# Stated goal
Your task is to repeat the listing exactly.
******************************
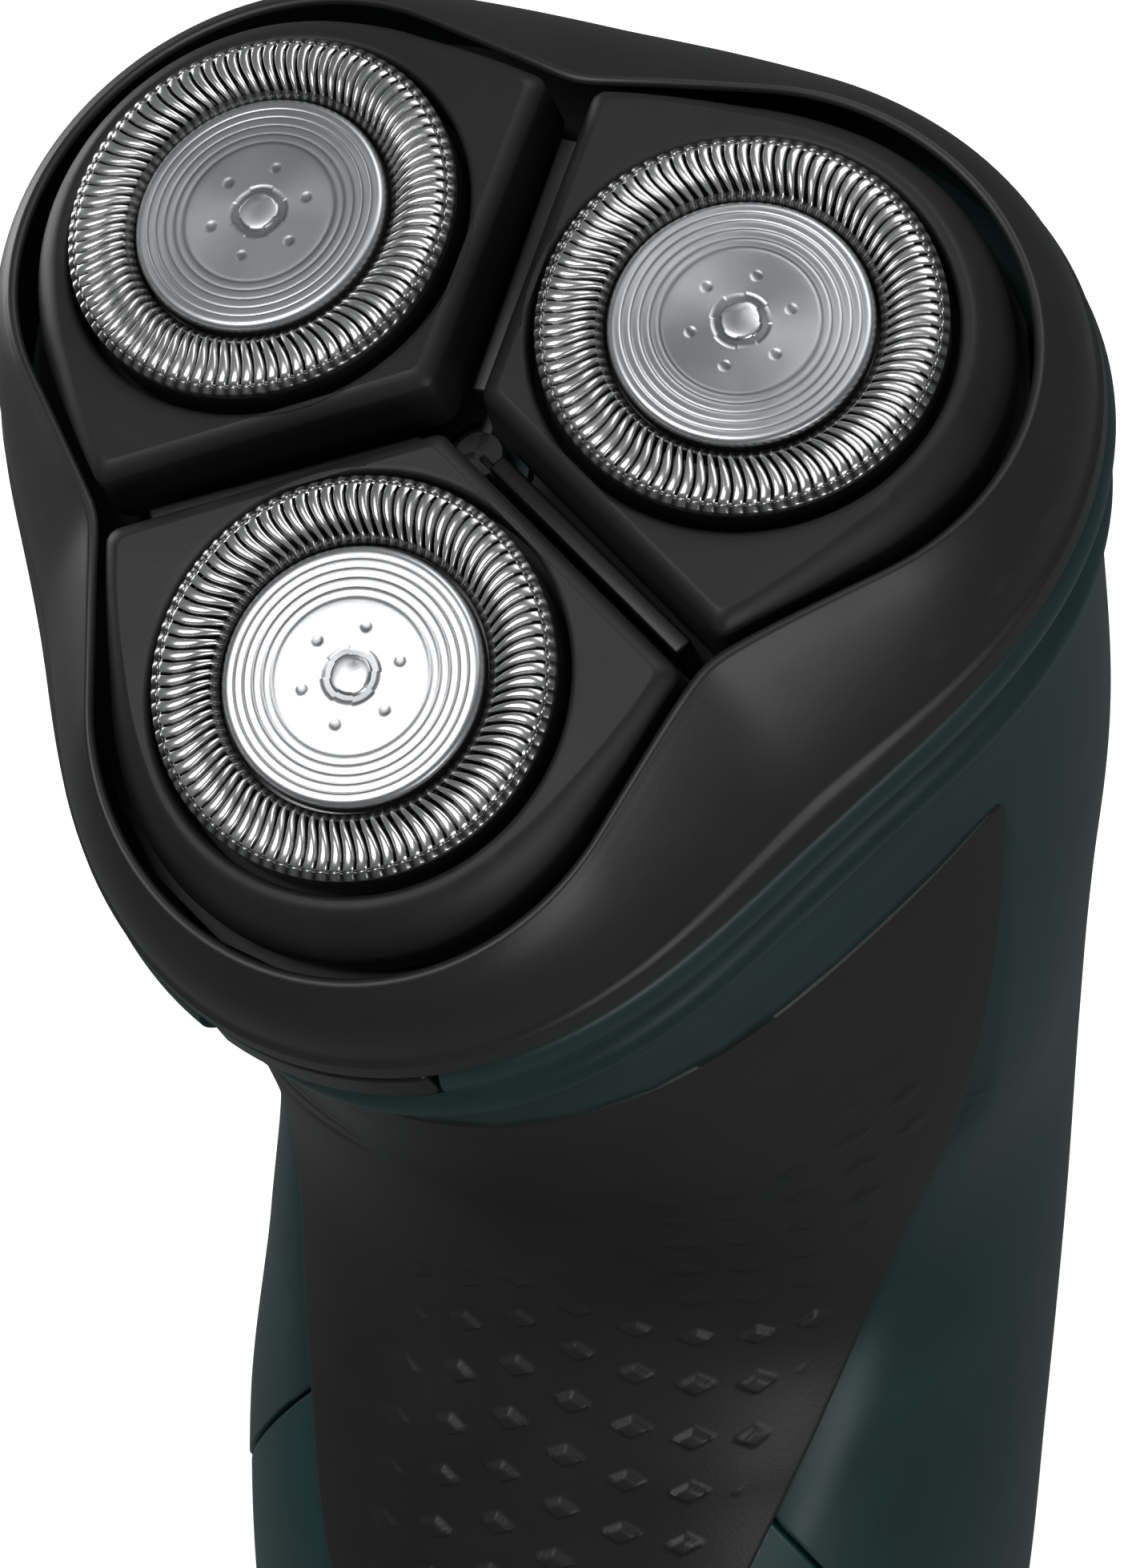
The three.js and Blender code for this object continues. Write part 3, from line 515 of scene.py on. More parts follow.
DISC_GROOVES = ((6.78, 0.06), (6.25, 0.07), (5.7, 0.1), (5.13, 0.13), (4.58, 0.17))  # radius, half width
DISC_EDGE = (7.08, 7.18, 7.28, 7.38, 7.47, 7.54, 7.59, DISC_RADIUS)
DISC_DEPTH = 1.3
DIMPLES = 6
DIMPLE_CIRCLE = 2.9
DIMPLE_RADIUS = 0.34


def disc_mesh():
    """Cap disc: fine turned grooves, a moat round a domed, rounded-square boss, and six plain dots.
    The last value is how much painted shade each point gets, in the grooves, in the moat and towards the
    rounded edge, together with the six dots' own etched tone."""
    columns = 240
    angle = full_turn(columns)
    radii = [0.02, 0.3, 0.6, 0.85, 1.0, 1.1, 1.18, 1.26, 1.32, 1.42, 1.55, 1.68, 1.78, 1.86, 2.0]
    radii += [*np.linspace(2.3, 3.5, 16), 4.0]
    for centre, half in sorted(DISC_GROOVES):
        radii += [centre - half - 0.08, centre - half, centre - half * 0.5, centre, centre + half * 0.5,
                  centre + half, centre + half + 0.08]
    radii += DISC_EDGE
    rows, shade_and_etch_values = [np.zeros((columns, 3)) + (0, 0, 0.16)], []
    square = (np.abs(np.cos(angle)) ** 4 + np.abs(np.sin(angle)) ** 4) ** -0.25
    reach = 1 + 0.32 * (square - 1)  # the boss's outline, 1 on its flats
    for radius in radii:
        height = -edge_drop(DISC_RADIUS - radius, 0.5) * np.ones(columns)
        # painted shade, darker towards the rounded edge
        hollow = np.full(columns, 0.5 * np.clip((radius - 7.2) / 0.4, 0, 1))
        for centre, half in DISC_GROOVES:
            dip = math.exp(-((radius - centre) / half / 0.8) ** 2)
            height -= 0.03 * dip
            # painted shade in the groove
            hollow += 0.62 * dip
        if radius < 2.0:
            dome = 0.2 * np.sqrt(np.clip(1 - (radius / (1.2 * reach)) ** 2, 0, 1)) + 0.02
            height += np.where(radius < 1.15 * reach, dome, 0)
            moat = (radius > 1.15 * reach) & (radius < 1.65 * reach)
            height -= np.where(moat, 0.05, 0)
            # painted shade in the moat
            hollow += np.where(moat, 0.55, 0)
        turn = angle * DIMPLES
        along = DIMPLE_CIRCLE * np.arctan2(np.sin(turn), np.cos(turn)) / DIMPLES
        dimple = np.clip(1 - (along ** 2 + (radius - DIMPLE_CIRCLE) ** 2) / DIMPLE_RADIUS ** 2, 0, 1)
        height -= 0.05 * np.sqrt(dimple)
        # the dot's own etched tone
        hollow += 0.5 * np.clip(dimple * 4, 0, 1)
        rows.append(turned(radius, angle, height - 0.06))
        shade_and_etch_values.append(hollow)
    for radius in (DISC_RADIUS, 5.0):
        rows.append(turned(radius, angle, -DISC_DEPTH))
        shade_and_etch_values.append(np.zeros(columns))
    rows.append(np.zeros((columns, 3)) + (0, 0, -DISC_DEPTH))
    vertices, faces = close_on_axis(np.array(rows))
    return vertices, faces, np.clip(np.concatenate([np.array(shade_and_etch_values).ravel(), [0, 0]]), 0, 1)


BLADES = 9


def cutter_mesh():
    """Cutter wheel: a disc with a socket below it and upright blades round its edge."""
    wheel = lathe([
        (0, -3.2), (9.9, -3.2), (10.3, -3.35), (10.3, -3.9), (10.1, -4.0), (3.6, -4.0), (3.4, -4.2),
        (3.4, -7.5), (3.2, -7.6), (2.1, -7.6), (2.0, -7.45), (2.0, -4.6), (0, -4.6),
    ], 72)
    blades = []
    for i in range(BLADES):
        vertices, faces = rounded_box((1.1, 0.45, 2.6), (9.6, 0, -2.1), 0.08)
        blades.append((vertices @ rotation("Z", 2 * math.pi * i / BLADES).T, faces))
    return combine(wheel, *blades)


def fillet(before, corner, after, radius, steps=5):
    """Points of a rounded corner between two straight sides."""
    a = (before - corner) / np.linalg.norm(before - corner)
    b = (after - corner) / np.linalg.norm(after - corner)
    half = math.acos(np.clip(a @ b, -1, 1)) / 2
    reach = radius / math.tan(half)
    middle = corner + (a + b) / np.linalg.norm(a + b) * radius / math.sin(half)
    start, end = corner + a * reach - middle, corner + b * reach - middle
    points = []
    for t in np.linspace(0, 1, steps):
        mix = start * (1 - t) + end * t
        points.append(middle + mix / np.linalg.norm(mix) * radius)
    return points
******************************
# Final result
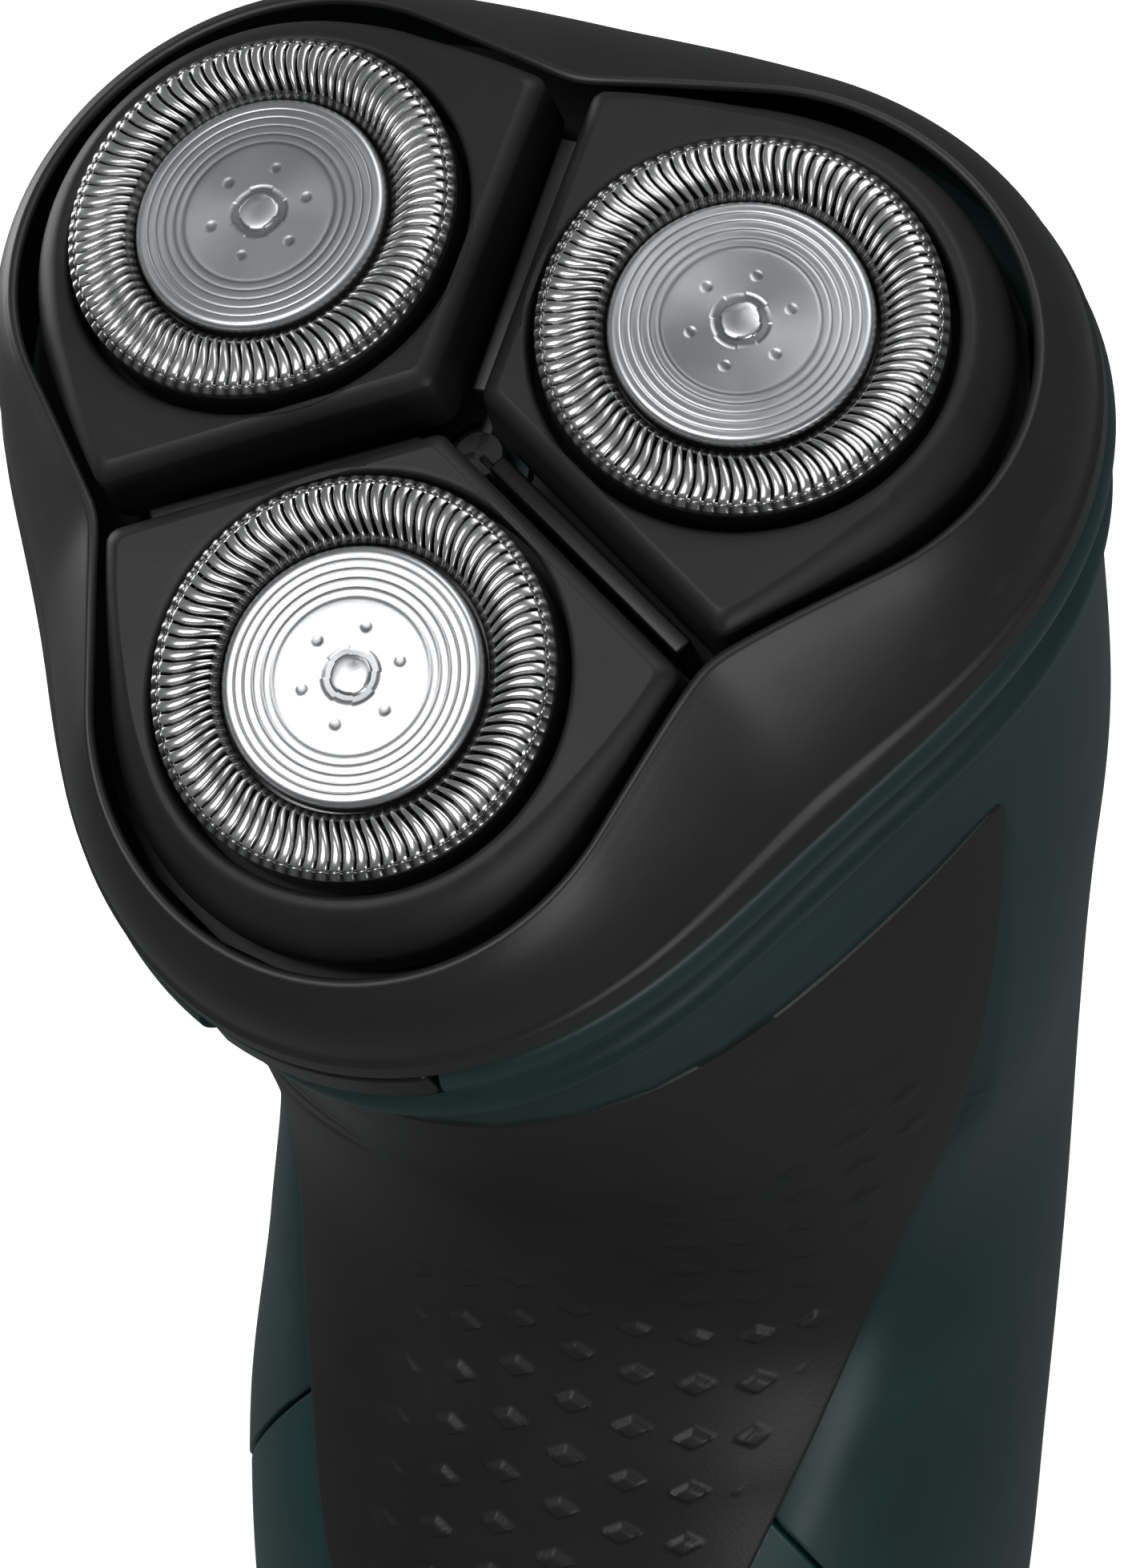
The three.js and Blender code for this object continues. Write part 3, from line 515 of scene.py on. More parts follow.
DISC_GROOVES = ((6.78, 0.06), (6.25, 0.07), (5.7, 0.1), (5.13, 0.13), (4.58, 0.17))  # radius, half width
DISC_EDGE = (7.08, 7.18, 7.28, 7.38, 7.47, 7.54, 7.59, DISC_RADIUS)
DISC_DEPTH = 1.3
DIMPLES = 6
DIMPLE_CIRCLE = 2.9
DIMPLE_RADIUS = 0.34


def disc_mesh():
    """Cap disc: fine turned grooves, a moat round a domed, rounded-square boss, and six plain dots.
    The last value is how much painted shade each point gets, in the grooves, in the moat and towards the
    rounded edge, together with the six dots' own etched tone."""
    columns = 240
    angle = full_turn(columns)
    radii = [0.02, 0.3, 0.6, 0.85, 1.0, 1.1, 1.18, 1.26, 1.32, 1.42, 1.55, 1.68, 1.78, 1.86, 2.0]
    radii += [*np.linspace(2.3, 3.5, 16), 4.0]
    for centre, half in sorted(DISC_GROOVES):
        radii += [centre - half - 0.08, centre - half, centre - half * 0.5, centre, centre + half * 0.5,
                  centre + half, centre + half + 0.08]
    radii += DISC_EDGE
    rows, shade_and_etch_values = [np.zeros((columns, 3)) + (0, 0, 0.16)], []
    square = (np.abs(np.cos(angle)) ** 4 + np.abs(np.sin(angle)) ** 4) ** -0.25
    reach = 1 + 0.32 * (square - 1)  # the boss's outline, 1 on its flats
    for radius in radii:
        height = -edge_drop(DISC_RADIUS - radius, 0.5) * np.ones(columns)
        # painted shade, darker towards the rounded edge
        hollow = np.full(columns, 0.5 * np.clip((radius - 7.2) / 0.4, 0, 1))
        for centre, half in DISC_GROOVES:
            dip = math.exp(-((radius - centre) / half / 0.8) ** 2)
            height -= 0.03 * dip
            # painted shade in the groove
            hollow += 0.62 * dip
        if radius < 2.0:
            dome = 0.2 * np.sqrt(np.clip(1 - (radius / (1.2 * reach)) ** 2, 0, 1)) + 0.02
            height += np.where(radius < 1.15 * reach, dome, 0)
            moat = (radius > 1.15 * reach) & (radius < 1.65 * reach)
            height -= np.where(moat, 0.05, 0)
            # painted shade in the moat
            hollow += np.where(moat, 0.55, 0)
        turn = angle * DIMPLES
        along = DIMPLE_CIRCLE * np.arctan2(np.sin(turn), np.cos(turn)) / DIMPLES
        dimple = np.clip(1 - (along ** 2 + (radius - DIMPLE_CIRCLE) ** 2) / DIMPLE_RADIUS ** 2, 0, 1)
        height -= 0.05 * np.sqrt(dimple)
        # the dot's own etched tone
        hollow += 0.5 * np.clip(dimple * 4, 0, 1)
        rows.append(turned(radius, angle, height - 0.06))
        shade_and_etch_values.append(hollow)
    for radius in (DISC_RADIUS, 5.0):
        rows.append(turned(radius, angle, -DISC_DEPTH))
        shade_and_etch_values.append(np.zeros(columns))
    rows.append(np.zeros((columns, 3)) + (0, 0, -DISC_DEPTH))
    vertices, faces = close_on_axis(np.array(rows))
    return vertices, faces, np.clip(np.concatenate([np.array(shade_and_etch_values).ravel(), [0, 0]]), 0, 1)


BLADES = 9


def cutter_mesh():
    """Cutter wheel: a disc with a socket below it and upright blades round its edge."""
    wheel = lathe([
        (0, -3.2), (9.9, -3.2), (10.3, -3.35), (10.3, -3.9), (10.1, -4.0), (3.6, -4.0), (3.4, -4.2),
        (3.4, -7.5), (3.2, -7.6), (2.1, -7.6), (2.0, -7.45), (2.0, -4.6), (0, -4.6),
    ], 72)
    blades = []
    for i in range(BLADES):
        vertices, faces = rounded_box((1.1, 0.45, 2.6), (9.6, 0, -2.1), 0.08)
        blades.append((vertices @ rotation("Z", 2 * math.pi * i / BLADES).T, faces))
    return combine(wheel, *blades)


def fillet(before, corner, after, radius, steps=5):
    """Points of a rounded corner between two straight sides."""
    a = (before - corner) / np.linalg.norm(before - corner)
    b = (after - corner) / np.linalg.norm(after - corner)
    half = math.acos(np.clip(a @ b, -1, 1)) / 2
    reach = radius / math.tan(half)
    middle = corner + (a + b) / np.linalg.norm(a + b) * radius / math.sin(half)
    start, end = corner + a * reach - middle, corner + b * reach - middle
    points = []
    for t in np.linspace(0, 1, steps):
        mix = start * (1 - t) + end * t
        points.append(middle + mix / np.linalg.norm(mix) * radius)
    return points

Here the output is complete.